Les chansons des Beatles, je le disais, ne sont pas toutes là, mais on peut aussi s'amuser à voir les allusions, comme cet Anglais de Liverpool qui nous parle de ses 64 ans, Maxwell qui tape avec un petit marteau, Prudence qui arrive chez Sadie par la fenêtre de la salle de bains, etc. ces allusions subtiles achèvent de donner de la cohérence au film... A la fin, on se réjouit d'une histoire qui se finit bien. Pourtant, Martin Luther King est mort, et bien mort, et Bobby Kennedy, aussi. Le temps passe, écrivait Gainsbourg dans Ex-fan des sixties.
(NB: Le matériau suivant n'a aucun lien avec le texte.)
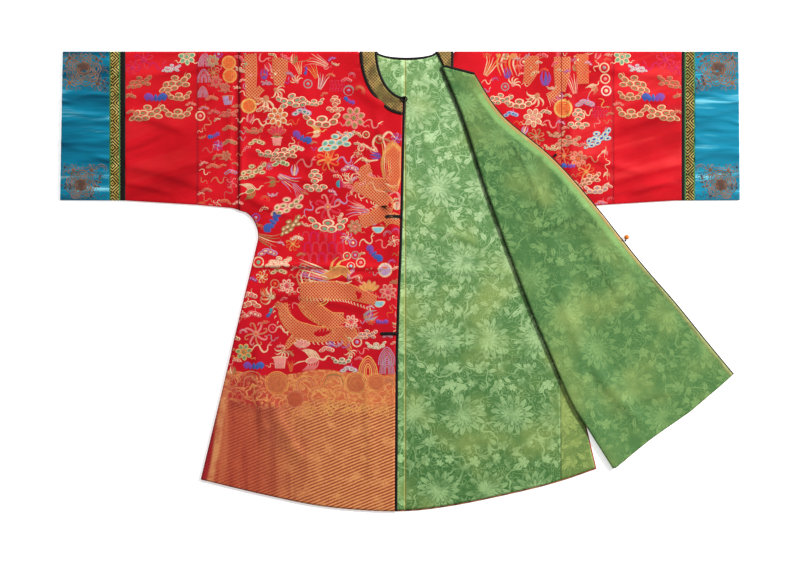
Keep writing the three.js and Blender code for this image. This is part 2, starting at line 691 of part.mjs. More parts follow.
function addSleeve({ side, sign, join, binding, ribbon, cuff, top, bottom }) {
  const pieces = [
    { name: `sleeve_${side}_upper`, from: ARMHOLE_X, to: join, colour: 'brocade' },
    { name: `sleeve_${side}_lower`, from: join, to: binding, colour: 'brocade' },
    { name: `sleeve_${side}_binding`, from: binding, to: ribbon, colour: 'black' },
    { name: `sleeve_${side}_ribbon`, from: ribbon, to: cuff, colour: 'fret' },
  ];
  for (const { name, from, to, colour } of pieces) {
    addPart(name, sleeveRing(sign, from + SEAM_GAP, to, to), colour);
  }
  addPart(`cuff_${side}`, sleeveRing(sign, cuff + SEAM_GAP, top, bottom), 'satin');
}

// A flat fabric loop: a strip with a rounded outer end, lying just above the right front
function loopStrip({ left, right, y }) {
  const half = LOOP.width / 2;
  const shape = new THREE.Shape();
  shape.moveTo(right, y - half);
  shape.lineTo(right, y + half);
  shape.lineTo(left + half, y + half);
  shape.absarc(left + half, y, half, Math.PI / 2, (3 * Math.PI) / 2, false);
  const cut = { depth: LOOP.height, bevelEnabled: false, curveSegments: 8 };
  const strip = new THREE.ExtrudeGeometry(shape, cut);
  strip.translate(0, 0, FRONT_TOP_Z + BINDING_PROUD + SEAM_GAP);
  return strip;
}

// A rounded stem between two points at one height
function stem({ from, to, z, radius }) {
  const length = Math.hypot(to.x - from.x, to.y - from.y);
  const capsule = new THREE.CapsuleGeometry(radius, length, 4, 10);
  capsule.rotateZ(Math.atan2(to.y - from.y, to.x - from.x) - Math.PI / 2);
  capsule.translate((from.x + to.x) / 2, (from.y + to.y) / 2, z);
  return capsule;
}

function neckLoop() {
  const { x, y, radius, cord, stretch } = NECK_LOOP;
  const ring = new THREE.TorusGeometry(radius, cord, 8, 16);
  ring.scale(stretch, 1, 1);
  ring.translate(x, y, BANDS[1].right + BANDS[1].cloth / 2 + SEAM_GAP + cord);
  return ring;
}

addPart('body_right', rightBody(), 'brocade');
addPart('body_left', leftBody(), 'brocade');
addPart('lining_back_right', backLining(-1), 'lining');
addPart('lining_back_left', backLining(1), 'lining');
addPart('lining_gore', liningGore(), 'gore');
addPart('lining_front_left', turnedLining(), 'turned_lining');
SLEEVES.forEach(addSleeve);
for (const band of BANDS) {
  addPart(band.name, neckBand(band), band.name === 'collar' ? 'fret' : 'black');
}
addPart('neck_piping_left', edgeStrip(LEFT_FRONT.turned[0], 1, TURNED_PIPING_WIDTH), 'black');
addPart('front_binding_right', rightBinding(), 'black');
const turnedEdge = LEFT_FRONT.turned.map((row) => row[row.length - 1]);
addPart('front_binding_left', edgeStrip(turnedEdge, 1, TURNED_BINDING_WIDTH), 'black');
for (const loop of LOOPS) {
  addPart(loop.name, loopStrip(loop), 'black');
}
addPart('loop_neck', neckLoop(), 'black');
addPart('knot_chest', stem(CHEST_KNOT), 'black');
addPart('button_stem', stem(WAIST_STEM), 'black');
const ball = new THREE.SphereGeometry(WAIST_BALL.radius, 16, 10);
ball.translate(WAIST_BALL.x, WAIST_BALL.y, WAIST_BALL.radius);
addPart('button_ball', ball, 'button');

export default robe;
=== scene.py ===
"""A front-opening silk dragon robe laid flat on its back, with the wearer's left front folded open.

Sizes are in millimetres and become metres when a mesh is made. +X is the wearer's left, +Y runs from
the hem to the shoulders, and z = 0 is the table.
"""

import bpy
import numpy as np
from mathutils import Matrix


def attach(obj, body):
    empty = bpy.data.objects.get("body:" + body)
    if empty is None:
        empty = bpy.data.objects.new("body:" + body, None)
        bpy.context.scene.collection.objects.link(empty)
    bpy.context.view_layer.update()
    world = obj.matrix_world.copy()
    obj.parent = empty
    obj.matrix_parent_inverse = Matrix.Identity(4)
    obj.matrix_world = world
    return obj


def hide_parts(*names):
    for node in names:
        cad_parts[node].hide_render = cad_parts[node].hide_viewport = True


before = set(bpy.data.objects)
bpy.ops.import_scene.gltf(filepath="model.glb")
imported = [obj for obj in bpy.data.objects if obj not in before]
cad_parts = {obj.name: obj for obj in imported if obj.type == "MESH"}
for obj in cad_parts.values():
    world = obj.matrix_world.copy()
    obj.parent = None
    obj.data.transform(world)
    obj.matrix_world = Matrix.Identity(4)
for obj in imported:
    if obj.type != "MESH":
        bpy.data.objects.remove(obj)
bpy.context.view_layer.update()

MM = 0.001
PI = np.pi

# Overall cut
SHOULDER_Y = 529
UNDERARM_Y = 164
ARMHOLE_X = 371
FILLET_HEIGHT = 65
FILLET_WIDTH = 46
SLIT_TOP_Y = -160
SIDE_HEM_X = 458
SIDE_HEM_Y = -455
BACK_SEAM_X = 8
LINING_SEAM_X = 12
LINING_INSET = 3
SEAM_GAP = 0.3

# Thickness of each cloth, and the middle of each layer above the table
BACK_CLOTH = 1.2
LINING_CLOTH = 1.0
FRONT_CLOTH = 2.0
OPEN_FRONT_CLOTH = 1.2
SLEEVE_CLOTH = 1.3
BACK_Z = BACK_CLOTH / 2
BACK_LINING_Z = 2.0
FRONT_Z = 3.8
OPEN_FRONT_Z = 4.2
FRONT_TOP_Z = 4.8

# Neck opening: half an ellipse in front and a shallow one behind, each set out by an offset
NECK_X = 15
NECK_HALF_WIDTH = 67
NECK_FRONT_DEPTH = 106
NECK_BACK_DEPTH = 14
LINING_NECK_OFFSET = 6.3
FRONT_NECK_OFFSET = 8.5
BACK_NECK_OFFSET = 42.5
FRONT_NECK_DROP = 7
LINING_TOP_DROP = 4

# Right front's opening edge from the hem up to the neck, as y and x, and its binding
FRONT_EDGE = [(-528.4, -12.4), (SLIT_TOP_Y, -10.4), (-44, -6.9), (71, -1.9), (UNDERARM_Y, 0.6), (418.4, 6.2)]
FRONT_HEM_Y = FRONT_EDGE[0][0]
FRONT_EDGE_TOP_Y, FRONT_EDGE_TOP_X = FRONT_EDGE[-1]
BINDING_WIDTH = 6.2
BINDING_PROUD = 0.4
BINDING_END = 1.7
TURNED_BINDING_WIDTH = 2.6
TURNED_PIPING_WIDTH = 5.7

# Hem of the robe from the wearer's right corner to the left corner, as x and y
HEM = [
    (-458, -455), (-312, -490), (-171, -517.5), (-9, -528.4), (109, -517.5), (247, -490), (360, -462),
    (454, -430),
]

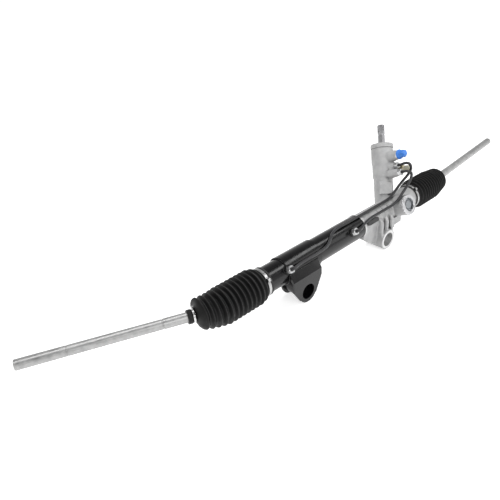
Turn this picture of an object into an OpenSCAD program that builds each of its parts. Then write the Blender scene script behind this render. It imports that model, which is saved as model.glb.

Disparus, Brian Jones, Janis Joplin, Jim Morrison, Jimi Hendrix... Ils sont un peu là, notamment Joplin en Sadie (elle boit du Jack Daniels) et Hendrix en Jo-jo, qui joue fièrement d'une Gibson Flying V, comme le Voodoo chile... On s'attendrait à une fin nostalgique, en demi-teintes, mais la fin semble faire table rase des années 60, avec All you need is love: il ne s'est rien passé... Comme dans Forrest Gump, un film qui n'a rien de révolutionnaire. Celui-ci ne l'est pas non plus, il donne à voir des impressions, il renvoie chacun à sa propre conception d'une époque que les conservatismes de tous pays essaient régulièrement d'oblitérer, mais dont l'influence a été considérable à tous les niveaux. a commencer par l'importance de la musique des Beatles. Encore un paradoxe pour un film brillant, dans lequel il est bon de s'immerger malgré ses petits défauts énervants.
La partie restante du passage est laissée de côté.